--- Aim of the task ---
Which lines run from the first one up to and including the one with "NOISE_ROUGHNESS = 0.55"? Print exactly those.

►

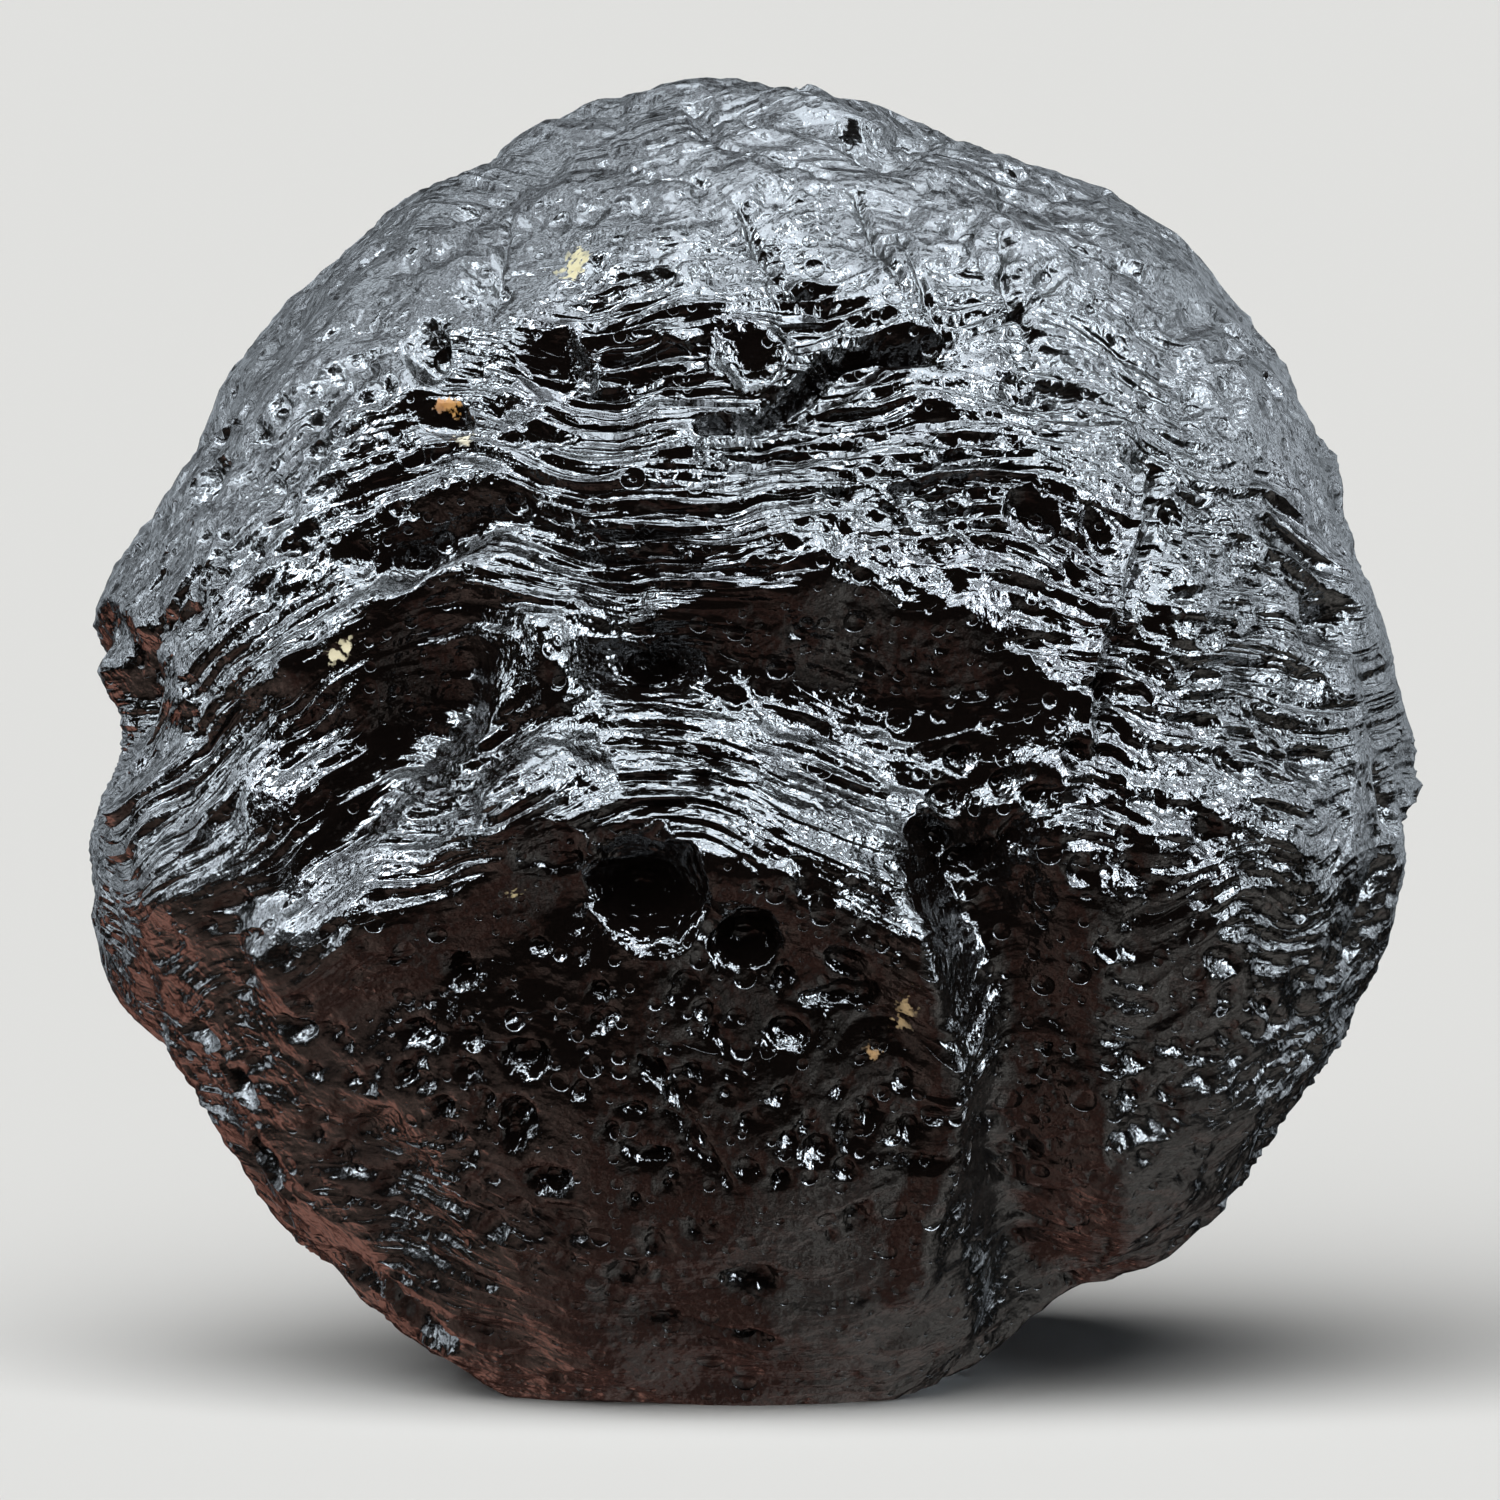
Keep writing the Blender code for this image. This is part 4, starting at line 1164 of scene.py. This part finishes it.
# %% Patterns for the glass
LINE_STEEPNESS = 6.0
NOISE_ROUGHNESS = 0.55


def drawn_out(spacing, length):
    """The coordinates in which a pattern runs along the layers, with this spacing and length in mm."""
    x, y, z = add_node(tree, "ShaderNodeSeparateXYZ", Vector=in_mm).outputs
    half = maths("MULTIPLY", z, 0.5)
    u = maths("DIVIDE", maths("ADD", x, half), length)
    v = maths("DIVIDE", maths("ADD", y, half), length)
    return add_node(tree, "ShaderNodeCombineXYZ", X=maths("DIVIDE", layer, spacing), Y=u, Z=v).outputs[0]


def crest_lines(spacing, length, depth):
    """Sharp crests with round-bottomed grooves between them."""
    noise = add_node(tree, "ShaderNodeTexNoise", Vector=drawn_out(spacing, length), Scale=1.0, Detail=1.0)
    away = maths("ABSOLUTE", maths("SUBTRACT", noise.outputs["Fac"], 0.5))
    return maths("MULTIPLY", maths("MINIMUM", maths("MULTIPLY", away, LINE_STEEPNESS), 1.0), -depth)


def noise_in_mm(size):
    settings = {"Scale": 1 / size, "Detail": 2.0, "Roughness": NOISE_ROUGHNESS}
    return add_node(tree, "ShaderNodeTexNoise", Vector=in_mm, **settings).outputs["Fac"]


def cups(vector, scale, widest, depth):
    """Round-bottomed cups, one in each cell of a random pattern, from nothing up to the widest."""
    cells = add_node(tree, "ShaderNodeTexVoronoi", Vector=vector, Scale=scale)
    chance = add_node(tree, "ShaderNodeSeparateColor", Color=cells.outputs["Color"]).outputs[0]
    edge = maths("MULTIPLY", chance, widest)
    inside = maths("MAXIMUM", maths("SUBTRACT", edge, cells.outputs["Distance"]), 0.0)
    return maths("MULTIPLY", maths("SQRT", inside), -depth)


print("the glass has", len(tree.nodes), "nodes so far")

# %% [markdown]
# ### The finest relief
# Lines and slots come where the mesh says that the glass is lined, and cups and hammering fade there. One
# Bump node turns the sum to a slope. Its distance is one millimetre, so all the heights are in millimetres
# too. The lines are half a millimetre apart at their finest, as in the photo. Real glass has finer ones
# still, which a picture of this size can't show.

# %% Relief in the glass
# Spacing, length and depth of the lines, in mm
FINE_LINES = ((1.00, 9.0, 0.095), (0.55, 7.0, 0.050))
# Spacing and length of the slots, then the radius of the widest for its cell, and its depth
SLOT_PATTERN, SLOT_WIDTH, SLOT_DEPTH = (0.60, 1.9), 0.50, 0.14
# Spacing of the cups, the radius of the widest for its cell, and its depth
ROUND_CUPS = ((1.1, 0.42, 0.30), (0.55, 0.42, 0.13))
# Size and height
HAMMERED = ((0.9, 0.15), (0.3, 0.05))
CUPS_LOST = 0.45

lines = maths("ADD", *(crest_lines(*row) for row in FINE_LINES))
slots = cups(drawn_out(*SLOT_PATTERN), 1.0, SLOT_WIDTH, SLOT_DEPTH)
cut = maths("MULTIPLY", maths("ADD", lines, slots), lined)
round_cups = maths("ADD", *(cups(in_mm, 1 / spacing, *cup) for spacing, *cup in ROUND_CUPS))
hammered = maths("ADD", *(maths("MULTIPLY", noise_in_mm(size), height) for size, height in HAMMERED))
kept = maths("SUBTRACT", 1.0, maths("MULTIPLY", lined, CUPS_LOST))
height = maths("ADD", cut, maths("MULTIPLY", maths("ADD", round_cups, hammered), kept))
bump = add_node(tree, "ShaderNodeBump", Height=height, Distance=MM, Strength=1.0)
tree.links.new(bump.outputs["Normal"], shader.inputs["Normal"])
print("finest lines in the glass:", FINE_LINES[-1][0], "mm apart")

# %% [markdown]
# ### Frost and soil
# The frosted skin differs from the glossy one in roughness alone. The soil covers the glass in grains:
# noise breaks up the edge of each speck, and where it passes the limit the colour is earth and the surface
# is rough.

# %% Frost and soil
GRAIN_SIZE, GRAIN_CONTRAST = 0.22, 2.2
LEAST_SOIL = 0.02
SOIL_ROUGHNESS = 0.7

frosted = {"Value": mark("frost").outputs["Fac"], "To_Min": GLASS_ROUGHNESS, "To_Max": FROST_ROUGHNESS}
matt = add_node(tree, "ShaderNodeMapRange", **frosted).outputs[0]
soil = mark("soil")
broken = maths("MULTIPLY", maths("SUBTRACT", noise_in_mm(GRAIN_SIZE), 0.5), GRAIN_CONTRAST)
grains = maths("ADD", soil.outputs["Alpha"], broken)
grains = maths("MULTIPLY", maths("GREATER_THAN", soil.outputs["Alpha"], LEAST_SOIL), grains)
limits = {"From_Min": GRAINS_FROM, "From_Max": GRAINS_TO}
grains = add_node(tree, "ShaderNodeMapRange", Value=grains, **limits).outputs[0]
colours = {"i6": linear(GLASS), "i7": soil.outputs["Color"]}
earth = add_node(tree, "ShaderNodeMix", {"data_type": "RGBA"}, i0=grains, **colours)
tree.links.new(earth.outputs[2], shader.inputs["Base Color"])
tree.links.new(maths("ADD", matt, maths("MULTIPLY", grains, SOIL_ROUGHNESS)), shader.inputs["Roughness"])
stone.data.materials.append(glass)

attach(stone, "root")
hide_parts("tektite")
print("the finished glass has", len(tree.nodes), "nodes")

# %% [markdown]
# ## The floor
# A plain pale floor, wide enough to fill the view. Black glass mirrors whatever is near it, so the floor
# isn't seen in the reflections, just as a photographer would keep a white table out of them with black
# card.

# %% Floor
FLOOR_SIZE = 8.0
PAPER = "#dcdcda"
PAPER_SURFACE = {"Base Color": linear(PAPER), "Roughness": 0.9, "Specular IOR Level": 0.0}

bpy.ops.object.select_all(action="DESELECT")
bpy.ops.mesh.primitive_plane_add(size=FLOOR_SIZE)
floor = bpy.context.object
floor.name = "studio_floor"
paper = bpy.data.materials.new("matt_paper")
paper.use_nodes = True
for name, value in PAPER_SURFACE.items():
    paper.node_tree.nodes["Principled BSDF"].inputs[name].default_value = value
floor.data.materials.append(paper)
floor.visible_glossy = False
print("floor:", FLOOR_SIZE, "m across")

# %% [markdown]
# ## The light
# A wide soft light from above lights the floor. The stone hardly shows it, because it is black: its look is
# made of what it mirrors.

# %% Overhead light
SUN_TILT = (38, -14, 0)
SUN_LIGHT = 4.3
SUN_WIDTH = 70

bpy.ops.object.light_add(type="SUN", rotation=[math.radians(angle) for angle in SUN_TILT])
sun = bpy.context.object
sun.name = "soft_overhead"
sun.data.energy = SUN_LIGHT
sun.data.angle = math.radians(SUN_WIDTH)
sun.visible_glossy = False
print("overhead light:", SUN_LIGHT, "strong and", SUN_WIDTH, "degrees wide")

# %% [markdown]
# ### The tent
# So the stone stands in a tent of folded white cloth, which is the world's background and lights nothing
# but its reflections. The cloth is bright overhead and at both sides, brightest in a ring round the opening
# where the camera looks in, and dark behind the stone. Its folds give the reflections their grain. Windows
# are lamps outside the cloth, and black cards keep the light off the dark pockets at the two edges of the
# stone.

# %% Values for the tent
TENT_COLOUR = "#e8f4ff"
TENT_LIGHT = 5.5
RING_LIGHT = 28.0
TENT_BEHIND = 0.10
# The dark opening round the lens: its middle and its half size, in degrees of azimuth and elevation
OPENING = (-13, 2, 68, 41)
# Distances from the lens, with 1 on the edge of the opening: where the cloth begins and where the ring
# fades
OPENING_EDGE, RING = (0.92, 1.08), (1.02, 1.55)
# Elevations between which the cloth begins, and how far back it darkens
TENT_FOOT, BEHIND = (-14, 0), (0.3, 0.95)
# The size of the folds, then the noise values between which a fold turns from dark to bright, and its light
FOLDS, FOLD_LIGHT = 7.0, (0.44, 0.58, 0.06, 1.9)
# Azimuth, elevation and half size in degrees, and light, of each bright window in the tent
WINDOWS = (
    (10, 80, 22, 12.0), (-70, 40, 7, 40.0), (72, 34, 6, 40.0), (-25, 64, 5, 60.0), (40, 62, 5, 60.0),
    (115, 52, 5, 50.0), (-60, 12, 4, 40.0), (62, 6, 4, 40.0), (95, 10, 4, 40.0),
)
# Black cards in the tent: azimuth, elevation and half size
CARDS = ((84, 4, 13), (66, -8, 8), (100, 24, 8), (-91, 2, 14))
# The part of a patch's size that is full strength
CARD_MIDDLE, WINDOW_MIDDLE, GLOW_MIDDLE = 0.85, 0.7, 0.2
print("windows:", len(WINDOWS), "and black cards:", len(CARDS))

# %% Hang the tent
world = bpy.data.worlds.new("light_tent")
bpy.context.scene.world = world
world.use_nodes = True
tree = world.node_tree
tree.nodes.clear()
world.cycles_visibility.diffuse = False


def eased(value, low, high, to_low=0.0, to_high=1.0):
    """A value that turns softly from one level to another between two limits."""
    levels = {"From_Min": low, "From_Max": high, "To_Min": to_low, "To_Max": to_high}
    soft = {"interpolation_type": "SMOOTHSTEP"}
    return add_node(tree, "ShaderNodeMapRange", soft, Value=value, **levels).outputs[0]


def patch(azimuth, elevation, size, middle, outside, inside):
    """A round patch of the tent: one value outside it and another in its middle."""
    towards = [float(value) for value in around(azimuth, elevation)]
    dot = {"operation": "DOT_PRODUCT"}
    near = add_node(tree, "ShaderNodeVectorMath", dot, i0=way, i1=towards).outputs["Value"]
    limits = (math.cos(math.radians(size)), math.cos(math.radians(size * middle)))
    return eased(near, *limits, outside, inside)


way = add_node(tree, "ShaderNodeTexCoord").outputs["Generated"]
x, y, z = add_node(tree, "ShaderNodeSeparateXYZ", Vector=way).outputs
elevation = maths("MULTIPLY", maths("ARCSINE", z), 180 / math.pi)
azimuth = maths("MULTIPLY", maths("ARCTAN2", x, maths("MULTIPLY", y, -1.0)), 180 / math.pi)
across = maths("DIVIDE", maths("SUBTRACT", azimuth, OPENING[0]), OPENING[2])
above = maths("DIVIDE", maths("SUBTRACT", elevation, OPENING[1]), OPENING[3])
from_lens = maths("SQRT", maths("ADD", maths("MULTIPLY", across, across), maths("MULTIPLY", above, above)))
tent = maths("MULTIPLY", eased(from_lens, *OPENING_EDGE), eased(elevation, *TENT_FOOT))
tent = maths("MULTIPLY", tent, eased(y, *BEHIND, 1.0, TENT_BEHIND))
tent = maths("MULTIPLY", tent, eased(from_lens, *RING, RING_LIGHT, TENT_LIGHT))
folds = add_node(tree, "ShaderNodeTexNoise", Vector=way, Scale=FOLDS, Detail=2.0).outputs["Fac"]
tent = maths("MULTIPLY", tent, eased(folds, *FOLD_LIGHT))
for *place, size in CARDS:
    tent = maths("MULTIPLY", tent, patch(*place, size, CARD_MIDDLE, 1.0, 0.0))
for *place, size, light in WINDOWS:
    tent = maths("ADD", tent, patch(*place, size, WINDOW_MIDDLE, 0.0, light))
cloth = add_node(tree, "ShaderNodeBackground", Color=linear(TENT_COLOUR), Strength=tent)
print("the tent has", len(tree.nodes), "nodes so far")

# %% [markdown]
# ### What the lower half mirrors
# The undersides of the stone mirror what lies below the tent. In the photo that is dim and warm at the
# left, brown in the middle and grey at the right, and the lower left rim catches a warm glow. The camera
# itself sees none of the tent, only a plain pale backdrop.

# %% Low light and backdrop
# Place from left to right, colour and light
LOW_LIGHT = ((0.1, "#b8a096", 1.5), (0.43, "#a87468", 0.68), (0.8, "#d5d2cd", 1.15))
# The elevations over which it fades upwards, and its folds as for the tent
LOW_EDGE, LOW_FOLDS = (-52, -16), (0.38, 0.62, 0.35, 1.5)
# The glow: azimuth, elevation, half size, colour and light
GLOW = (-148, -31, 18, "#c68a7a", 1.5)

ramp = add_node(tree, "ShaderNodeValToRGB", Fac=maths("ADD", maths("MULTIPLY", x, 0.5), 0.5))
ramp.color_ramp.elements.new(0.5)
for element, (position, colour, light) in zip(ramp.color_ramp.elements, LOW_LIGHT):
    element.position, element.color = position, [c * light for c in linear(colour)[:3]] + [1.0]
low = maths("MULTIPLY", eased(elevation, *LOW_EDGE, 1.0, 0.0), eased(folds, *LOW_FOLDS))
warm = patch(*GLOW[:3], GLOW_MIDDLE, 0.0, GLOW[4])
mirrored = cloth
for colour, strength in ((ramp.outputs["Color"], low), (linear(GLOW[3]), warm)):
    light = add_node(tree, "ShaderNodeBackground", Color=colour, Strength=strength)
    mirrored = add_node(tree, "ShaderNodeAddShader", i0=mirrored.outputs[0], i1=light.outputs[0])
backdrop = add_node(tree, "ShaderNodeBackground", Color=linear(PAPER), Strength=1.0)
seen = add_node(tree, "ShaderNodeLightPath").outputs["Is Camera Ray"]
both = add_node(tree, "ShaderNodeMixShader", Fac=seen, i1=mirrored.outputs[0], i2=backdrop.outputs[0])
add_node(tree, "ShaderNodeOutputWorld", Surface=both.outputs[0])
print("the finished light has", len(tree.nodes), "nodes")

# %% [markdown]
# ## The camera
# The photo was taken from close by with a long lens, or cropped, from a little above. The camera stands at
# the same angle, far enough away that the stone keeps its true shape.

# %% Camera
SENSOR = 36.0
field = PHOTO_SIZE * MM_PER_PIXEL * MM
distance = EYE_DISTANCE * MM
e = math.radians(EYE_ELEVATION)
stand = (0, -distance * math.cos(e), CENTRE_HEIGHT * MM + distance * math.sin(e))
bpy.ops.object.camera_add(location=stand, rotation=(math.radians(90 - EYE_ELEVATION), 0, 0))
camera = bpy.context.object
camera.data.sensor_width = SENSOR
camera.data.lens = SENSOR * distance / field
camera.data.shift_y = (PHOTO_CENTRE[1] - PHOTO_SIZE / 2) / PHOTO_SIZE
camera.data.clip_start = 0.01
camera.data.clip_end = 100
bpy.context.scene.camera = camera
bpy.context.scene.view_settings.view_transform = "Standard"
print("camera:", round(camera.data.lens), "mm lens,", round(distance, 2), "m away")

◄

--- Full output ---
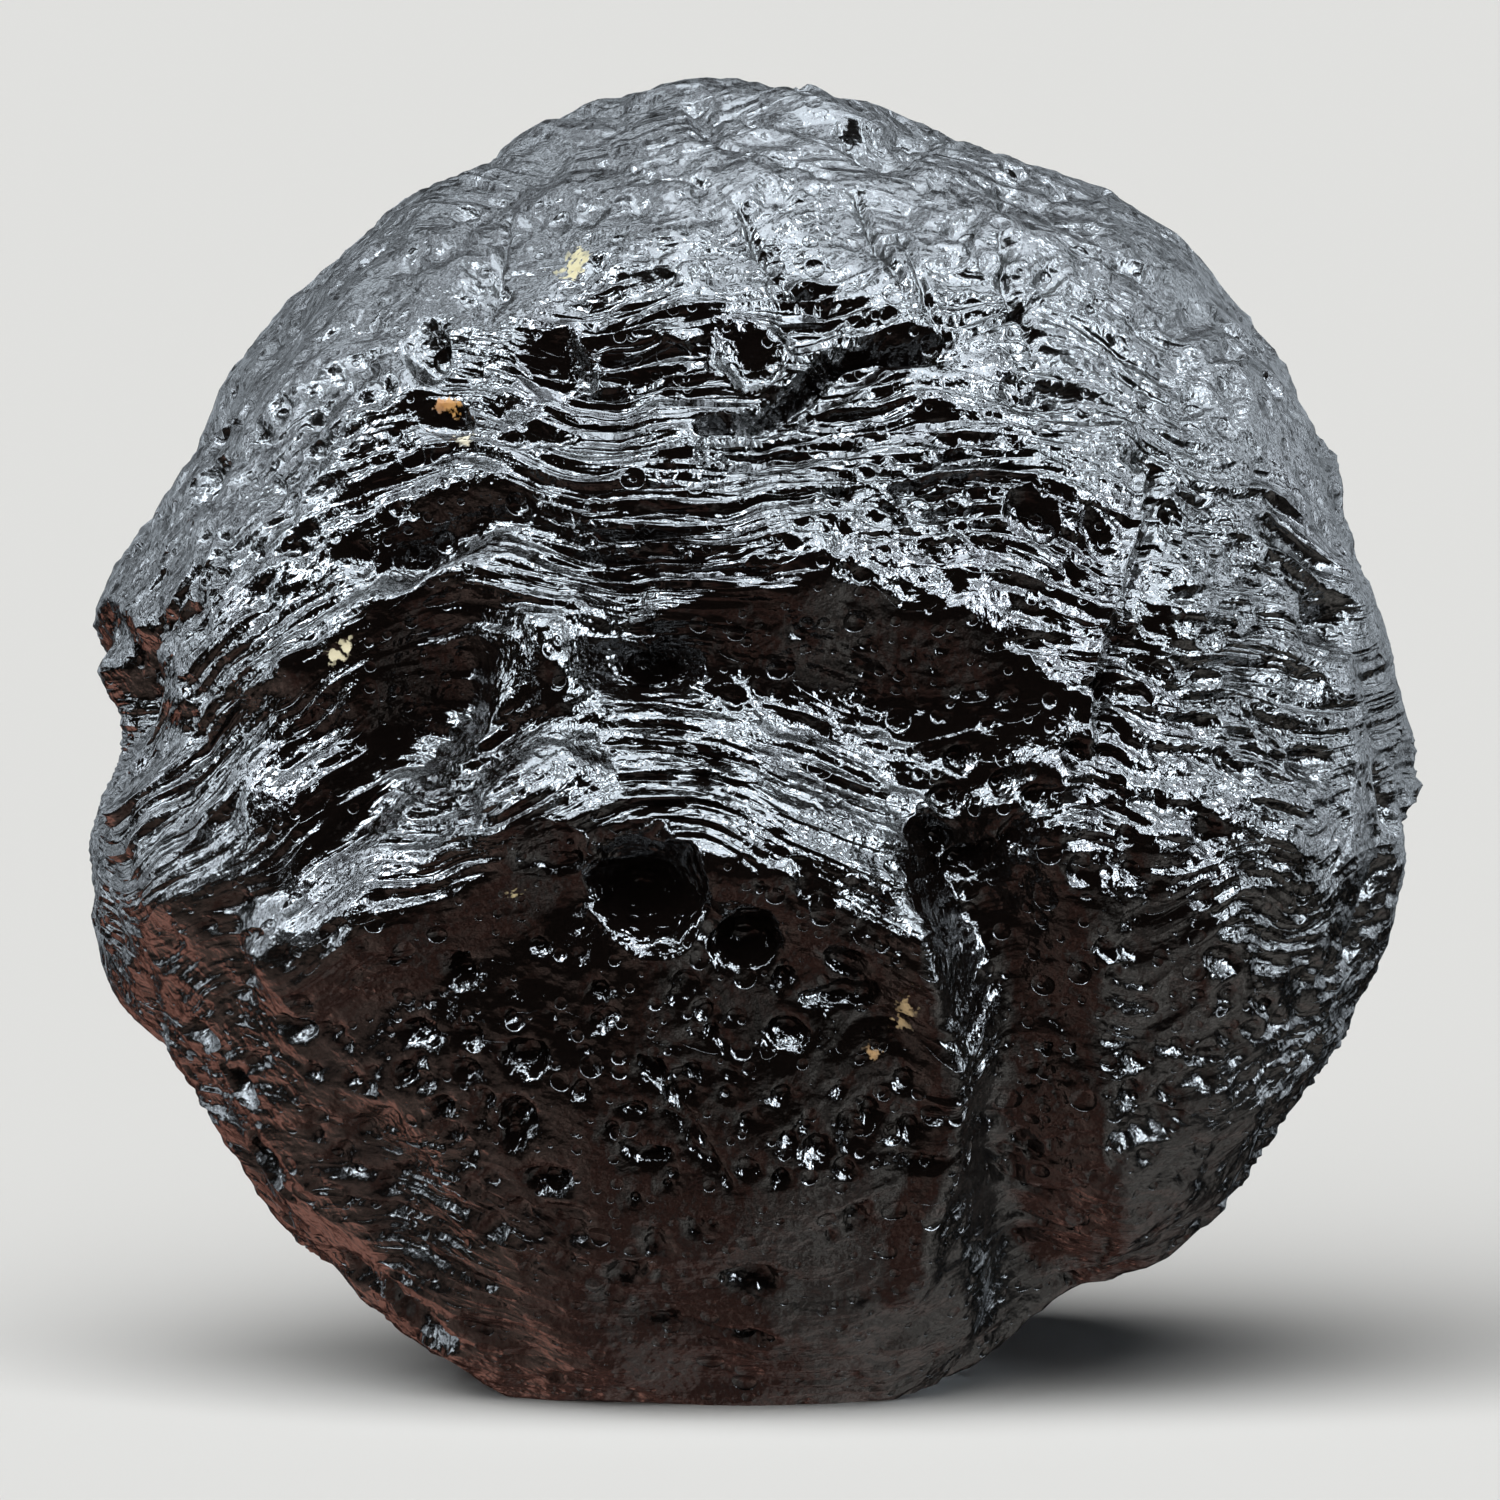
Keep writing the Blender code for this image. This is part 4, starting at line 1164 of scene.py. This part finishes it.
# %% Patterns for the glass
LINE_STEEPNESS = 6.0
NOISE_ROUGHNESS = 0.55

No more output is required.